Reluctantly, Murray agreed, providing the ship did not break loose before Sunday—and then he paced and paced the floor. He must have kept looking out the window, seeing the ship still there and saying, "I don't want to preach. I promised I would never preach again." Saturday afternoon, the ship was still there. He decided to prepare a few remarks. He still hoped the ship would break loose, of course, but on Sunday morning, it was still aground.

And so he did preach, and the experience changed his life. From then on he preached Universalism, and a few years later, he founded the first Universalist church in North America, in Gloucester, Massachusetts. And from his first reluctant sermon, Universalism grew, until at its height in the late 19th century it was the sixth largest denomination in the country.

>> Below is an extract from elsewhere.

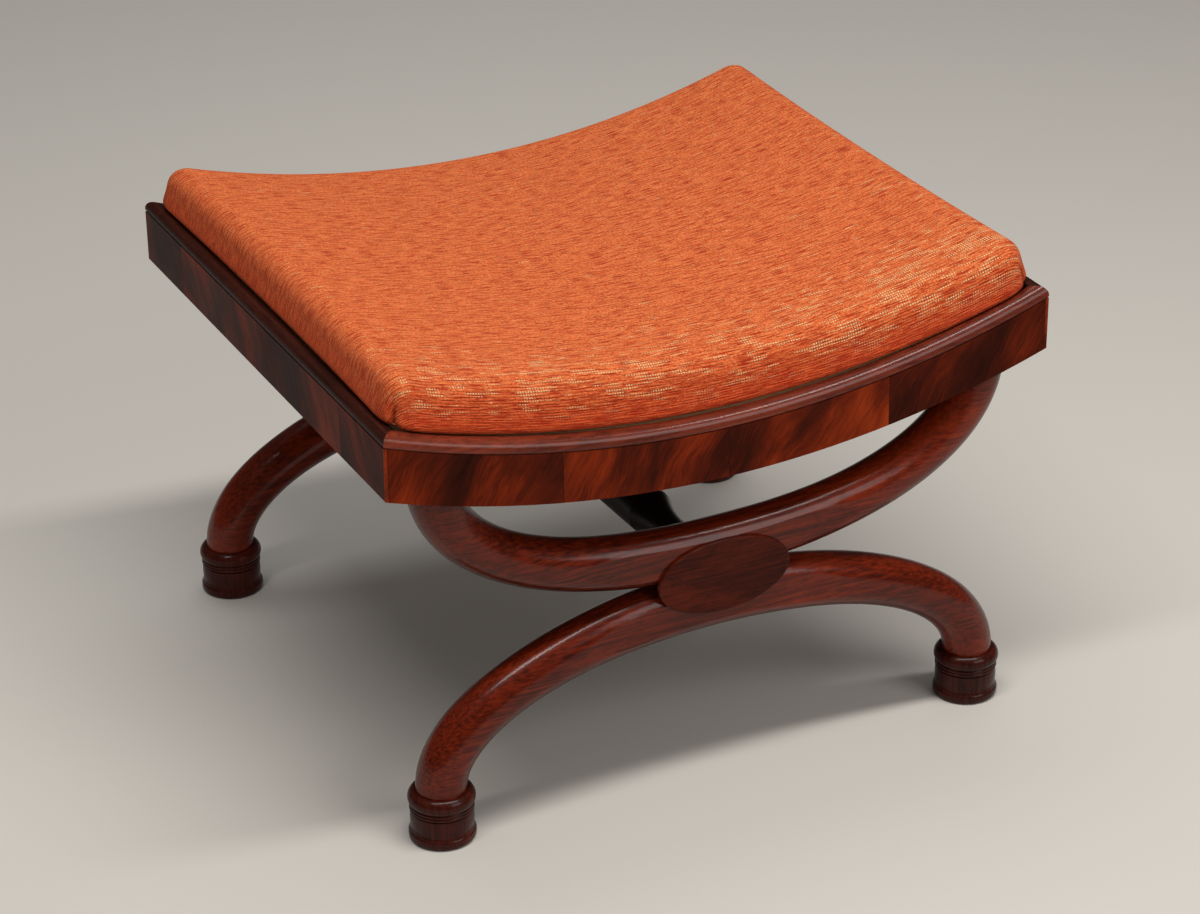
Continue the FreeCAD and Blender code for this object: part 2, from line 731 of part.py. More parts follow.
# Oval bosses over the crossings
arc_out_y = leg_y + cell("arc_flat_depth") / 2
for side, y_sign in SIDES.items():
    name = f"boss_{side}"
    oval = doc.addObject("Part::Ellipse", name + "_oval")
    bind(oval, "MajorRadius", cell("boss_length") / 2)
    bind(oval, "MinorRadius", cell("boss_height") / 2)
    place(oval, 0.0, arc_out_y * y_sign, crossing + cell("boss_rise"), TOWARDS["y", y_sign])
    disc = doc.addObject("Part::Extrusion", name + "_disc")
    disc.Base = oval
    disc.DirMode = "Custom"
    disc.Dir = FreeCAD.Vector(0, y_sign, 0)
    disc.Solid = True
    bind(disc, "LengthFwd", cell("boss_thickness"))
    doc.recompute()
    outer_y = arc_out_y.number + cell("boss_thickness").number
    rim_edges = edges_where(disc.Shape, lambda e: abs(abs(edge_middle(e).Y) - outer_y) < 0.01
                            and e.Length > cell("boss_length").number)
    eased = doc.addObject("Part::Fillet", name)
    eased.Base = disc
    round_over = cell("boss_round").number
    eased.Edges = [(i, round_over, round_over) for i in rim_edges]
    finish(name, eased)

CROWN_STEPS = 8
LEAST_CROWN = 0.5


def cushion_plan(inset):
    """The cushion's plan, drawn in between rounded corners, as an upright prism."""
    reach_x = seat_x.number - inset
    reach_y = seat_y.number - inset
    draw = cell("cushion_draw_in").number
    height = (high_z - low_z).number
    corners = [(-reach_x, -reach_y), (reach_x, -reach_y), (reach_x, reach_y), (-reach_x, reach_y)]
    middles = [(0, draw - reach_y), (reach_x - draw, 0), (0, reach_y - draw), (draw - reach_x, 0)]
    edges = []
    for index, middle in enumerate(middles):
        first = FreeCAD.Vector(*corners[index], low_z.number)
        last = FreeCAD.Vector(*corners[(index + 1) % 4], low_z.number)
        edges.append(Part.Arc(first, FreeCAD.Vector(*middle, low_z.number), last).toShape())
    prism = Part.Face(Part.Wire(edges)).extrude(FreeCAD.Vector(0, 0, height))
    uprights = [e for e in prism.Edges if abs(e.Vertexes[0].Z - e.Vertexes[-1].Z) > height / 2]
    return prism.makeFillet(cell("cushion_corner_round").number - inset, uprights)


def cushion_top(inset):
    """Everything under the crowned top of the cushion."""
    reach_x = seat_x.number - inset
    wide = seat_y.number + SPARE
    rail_top = cell("corner_underside").number + cell("rail_height").number
    end_top = rail_top + cell("cushion_end_rise").number - inset
    middle_top = rail_top - sag.number + cell("cushion_middle_rise").number - inset
    top_sag = end_top - middle_top
    top_radius = (reach_x ** 2 + top_sag ** 2) / (2 * top_sag)
    floor = low_z.number - SPARE
    sections = []
    for step in range(CROWN_STEPS + 1):
        along = (reach_x + SPARE) * (2 * step / CROWN_STEPS - 1)
        edge_z = middle_top + top_radius - math.sqrt(top_radius ** 2 - along ** 2)
        crown = LEAST_CROWN + cell("cushion_crown").number * max(0.0, 1 - (along / reach_x) ** 2)
        corners = [FreeCAD.Vector(along, -wide, edge_z), FreeCAD.Vector(along, wide, edge_z),
                   FreeCAD.Vector(along, wide, floor), FreeCAD.Vector(along, -wide, floor)]
        peak = FreeCAD.Vector(along, 0, edge_z + crown)
        top = Part.Arc(corners[0], peak, corners[1]).toShape()
        lines = [Part.LineSegment(corners[i], corners[(i + 1) % 4]).toShape() for i in (1, 2, 3)]
        sections.append(Part.Wire([top, *lines]))
    return Part.makeLoft(sections, True, False)


def above(rise):
    """Everything above the saddle curve at the given rise, as a plain shape."""
    start = FreeCAD.Vector(0, -(half_depth + SPARE).number, saddle_axis.number)
    return Part.makeCylinder((saddle_radius - rise).number, (half_depth + SPARE).number * 2,
                             start, FreeCAD.Vector(0, 1, 0))


def rises(edge, bottom):
    """How high an edge's ends and middle lie over a saddle curve."""
    return [v.Z - level(v.X, bottom) for v in [*edge.Vertexes, edge_middle(edge)]]


def cushion(inset, bottom):
    """The upholstered form: a plug in the frame's well under a fuller, crowned, rounded top."""
    bulge = cell("cushion_bulge").number
    lap = rim_top + cell("cushion_lap_gap") + inset
    lap_round = cell("cushion_lap_round").number - inset
    block = cushion_plan(inset - bulge).common(cushion_top(inset)).common(above(lap)).removeSplitter()
    over = min(cell("cushion_edge_round").number,
               cell("cushion_corner_round").number + bulge - LEAST_CROWN) - inset
    block = block.makeFillet(over, [e for e in block.Edges if min(rises(e, lap)) > over])
    lower_edges = [e for e in block.Edges if max(map(abs, rises(e, lap))) < 0.05]
    block = block.makeFillet(lap_round, lower_edges)
    plug = cushion_plan(inset).common(above(bottom)).cut(above(lap + lap_round))
    return block.fuse(plug).removeSplitter()


def form(name, inset, bottom):
    thing = doc.addObject("Part::Feature", name)
    thing.Shape = cushion(inset, bottom)
    return thing


# The upholstered form, outside and inside its cloth
outside = form("cushion_outside", 0.0, under_seat)
inside = form("cushion_inside", cloth.number, slip_bottom)
hem_x = seat_x - cell("cover_hem")
hem_y = seat_y - cell("cover_hem")
hem_window = saddle_piece("hem_window", (-hem_x, -hem_y), (hem_x, hem_y), under_seat - 1, slip_bottom + 1)
finish("seat_cover", cut("seat_cover", outside, fuse("cover_hollow", inside, hem_window)))

# The slip seat's frame: curved long rails, straight short rails, dowelled together
slip_in_x = slip_x - cell("slip_rail_width")
slip_in_y = slip_y - cell("slip_rail_width")
for side, y_sign in SIDES.items():
    y_low, y_high = mirrored(slip_in_y, slip_y, y_sign)
    plain = saddle_piece(f"slip_rail_{side}_plain", (-slip_x, y_low), (slip_x, y_high), slip_bottom, slip_top)
    finish(f"slip_rail_{side}", common(f"slip_rail_{side}", plain, inside))
for end, x_sign in ENDS.items():
    x_low, x_high = mirrored(slip_in_x, slip_x, x_sign)
    plain = saddle_piece(f"slip_rail_{end}_plain", (x_low, -slip_in_y), (x_high, slip_in_y),
                         slip_bottom, slip_top)
    finish(f"slip_rail_{end}", common(f"slip_rail_{end}", plain, inside))
slip_dowels = []
for side, y_sign in SIDES.items():
    for end, x_sign in ENDS.items():
        for place_on in (-1, 1):
            along = slip_in_x + (cell("slip_rail_width") - cell("cushion_draw_in")) / 2
            across = along + cell("slip_dowel_spacing") / 2 * place_on
            mid = saddle_radius - (slip_bottom + slip_top) / 2
            height = saddle_axis - root(mid * mid - across * across)
            start = slip_in_y * y_sign - cell("slip_dowel_length") / 2
            slip_dowels.append(cylinder(f"slip_dowel_{side}_{end}_{place_on + 1}",
                                        cell("slip_dowel_diameter") / 2, cell("slip_dowel_length"),
                                        (across * x_sign, start, height), ALONG_Y))
slip_group = doc.addObject("Part::Compound", "slip_dowels")
slip_group.Links = slip_dowels
finish("slip_dowels", slip_group)

# Webbing straps from front to back, hessian over them, black cloth beneath
straps = []
count = int(cell("strap_count").number)
strap_half = cell("strap_width") / 2
strap_y = slip_y - cell("cushion_edge_round") / 2
last_strap = slip_in_x - cell("strap_edge_gap") - strap_half
strap_pitch = last_strap * 2 / (count - 1)
for index in range(count):
    middle = strap_pitch * (index - (count - 1) / 2)
    name = f"webbing_strap_{index + 1}"
    straps.append(finish(name, saddle_piece(name, (middle - strap_half, -strap_y),
                                            (middle + strap_half, strap_y), slip_top, strap_top)))
hessian_x = slip_x - cell("cushion_corner_round")
hessian = finish("hessian", saddle_piece("hessian", (-hessian_x, -strap_y), (hessian_x, strap_y),
                                         hessian_bottom, hessian_top))
under_x = seat_x - cell("cover_hem") - cell("under_cloth_margin")
under_y = seat_y - cell("cover_hem") - cell("under_cloth_margin")
finish("under_cloth", saddle_piece("under_cloth", (-under_x, -under_y), (under_x, under_y),
                                   slip_bottom - cell("under_cloth_thickness"), slip_bottom))


# The stuffing, from the slip frame and the hessian up to the cloth
stuffing = common("stuffing", inside, saddle_solid("stuffing_floor", slip_top))
finish("seat_pad", cut("seat_pad", stuffing, fuse("pad_hollow", *straps, hessian)))


def saddle_turn(x):
    """The rotation that lays a piece on the saddle at one x."""
    slope = math.degrees(math.asin(x / saddle_radius.number))
    return FreeCAD.Rotation(FreeCAD.Vector(0, 1, 0), -slope)


def tack():
    """A webbing tack, point down, its head's underside at the origin."""
    head = Part.makeCylinder(cell("tack_head_diameter").number / 2, cell("tack_head_thickness").number)
    shank = Part.makeCone(cell("tack_shank_diameter").number / 2, 0.2, cell("tack_length").number,
                          FreeCAD.Vector(0, 0, 0), FreeCAD.Vector(0, 0, -1))
    return head.fuse(shank)


def staple():
    """A staple, legs up, the top of its crown at the origin."""
    wire = cell("staple_wire").number
    width = cell("staple_width").number
    crown = Part.makeBox(width, wire, wire / 2, FreeCAD.Vector(-width / 2, -wire / 2, -wire / 2))
    leg = Part.makeBox(wire, wire, cell("staple_leg").number, FreeCAD.Vector(-width / 2, -wire / 2, 0))
    far = leg.copy()
    far.translate(FreeCAD.Vector(width - wire, 0, 0))
    return crown.fuse(leg).fuse(far)


def laid(shape, x, y, rise, quarter_turn=False):
    """A copy of a shape, set on a saddle curve at x and y."""
    copy = shape.copy()
    turn = saddle_turn(x)
    if quarter_turn:
        turn = turn * FreeCAD.Rotation(FreeCAD.Vector(0, 0, 1), 90)
    copy.Placement = FreeCAD.Placement(FreeCAD.Vector(x, y, level(x, rise)), turn)
    return copy


tacks = []
for index in range(count):
    middle = strap_pitch.number * (index - (count - 1) / 2)
    for y_sign in (-1, 1):
        for step in (-1, 0, 1):
            x = middle + step * cell("strap_width").number * 0.32
            y = (strap_y.number - 10 - 6 * (step % 2)) * y_sign
            tacks.append(laid(tack(), x, y, strap_top))
tack_group = doc.addObject("Part::Feature", "webbing_tacks")
tack_group.Shape = Part.makeCompound(tacks)
finish("webbing_tacks", tack_group)

staples = []
hem_in = cell("cover_hem").number - cell("staple_wire").number * 4
line_x = seat_x.number - hem_in
line_y = seat_y.number - hem_in
pitch = cell("staple_pitch").number
for y_sign in (-1, 1):
    places = int(2 * (line_x - pitch / 2) // pitch)
    for index in range(places + 1):
        x = pitch * (index - places / 2)
        staples.append(laid(staple(), x, line_y * y_sign, under_seat))
for x_sign in (-1, 1):
    places = int(2 * (line_y - pitch / 2) // pitch)
    for index in range(places + 1):
        y = pitch * (index - places / 2)
        staples.append(laid(staple(), line_x * x_sign, y, under_seat, True))
staple_group = doc.addObject("Part::Feature", "cover_staples")
staple_group.Shape = Part.makeCompound(staples)
finish("cover_staples", staple_group)

doc.recompute()
faults = []
for thing in doc.Objects:
    if "Invalid" in thing.State or "Error" in thing.State:
        faults.append(f"{thing.Name}: {thing.State}")
for name, thing in finished.items():
    shape = thing.Shape
    if shape.isNull() or not shape.isValid() or not shape.Solids:
        faults.append(f"{name}: no valid solid")
if faults:
    raise SystemExit("not built: " + "; ".join(faults))
for name, thing in finished.items():
    thing.Shape.exportStep(f"parts/{name}.step")
    print(name, len(thing.Shape.Solids), round(thing.Shape.Volume / 1000, 1), "cm3")
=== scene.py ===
import math

import bpy
import numpy as np
from mathutils import Matrix, Vector


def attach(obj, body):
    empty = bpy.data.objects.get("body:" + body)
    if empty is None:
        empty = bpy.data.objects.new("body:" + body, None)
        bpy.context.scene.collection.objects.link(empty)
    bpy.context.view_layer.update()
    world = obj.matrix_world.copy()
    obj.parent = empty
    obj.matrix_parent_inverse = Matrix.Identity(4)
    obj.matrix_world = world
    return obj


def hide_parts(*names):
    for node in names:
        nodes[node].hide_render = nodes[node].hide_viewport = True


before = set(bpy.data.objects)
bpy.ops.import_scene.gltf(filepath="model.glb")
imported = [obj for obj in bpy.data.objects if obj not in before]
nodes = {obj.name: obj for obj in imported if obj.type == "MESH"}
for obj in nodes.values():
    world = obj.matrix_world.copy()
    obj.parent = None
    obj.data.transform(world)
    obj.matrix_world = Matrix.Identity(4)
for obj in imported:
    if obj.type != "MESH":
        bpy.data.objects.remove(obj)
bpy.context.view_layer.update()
scene = bpy.context.scene
MM = 0.001

# Sizes of the seat in millimetres, as the part has them
HALF_LENGTH = 305.0
SEAT_X = 291.0
SEAT_Y = 254.0
CORNER_UNDERSIDE = 336.5
SEAT_SAG = 49.5
RAIL_HEIGHT = 44.0
RIM_TOP = 56.0
UNDER_SEAT = 44.35
CLOTH = 1.6
SLIP_TOP = 60.0
HESSIAN_TOP = 63.6
STUFFING_GAP = 0.3
COVER_HEM = 31.0
UNDER_CLOTH_INSET = 32.0
MIDDLE_RISE = 60.0
END_RISE = 57.5
CROWN = 9.0
BULGE = 6.0
DRAW_IN = 5.0
SADDLE_RADIUS = (HALF_LENGTH ** 2 + SEAT_SAG ** 2) / (2 * SEAT_SAG)
SADDLE_AXIS = CORNER_UNDERSIDE - SEAT_SAG + SADDLE_RADIUS


def saddle(x, rise):
    """The height of the saddle curve that lies a given rise over the rails' underside."""
    return SADDLE_AXIS - np.sqrt((SADDLE_RADIUS - rise) ** 2 - x ** 2)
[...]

—told by the Rev. Elizabeth Strong, who adapted it from the Rev. Christopher Raible’s keynote address to the 1982 New York State Convention of Universalists.

A short bibliography of works on Universalism

Russell E. Miller. The Larger Hope. Two volumes. Boston: UUA, 1979. The definitive history of the Universalist Movement.

Charles A. Howe. The Larger Faith. Boston: Skinner House, 1993. A shorter history of the movement, based on Russell Miller’s book and other sources.

[Ann Lee Bressler. The Universalist Movement in America, 1770-1880. Oxford: Oxford University Press, 2001. A new interpretation of early Universalism's radical critique of individualism. Added 2.20.06.]

Stephen A. Marini. Radical Sects of Revolutionary New England. Cambridge, MA: Harvard University Press, 1982. Early Universalists, Shakers, and others examined from the standpoint of social class and politics and against the backdrop of the American Revolution.

Carl Sandburg. Ever the Winds of Chance. Urbana, IL: University of Illinois Press, 1983. Pulitzer-Prize-winning author Sandburg’s account of his days at Universalist-founded Lombard College.

Charles A. Howe, editor. "Not Hell, But Hope": The John Murray Distinguished Lectures, 1987-1991. Lanoka Harbor, NJ: Murray Grove Association, 1991. Transcripts of lectures on important Universalists.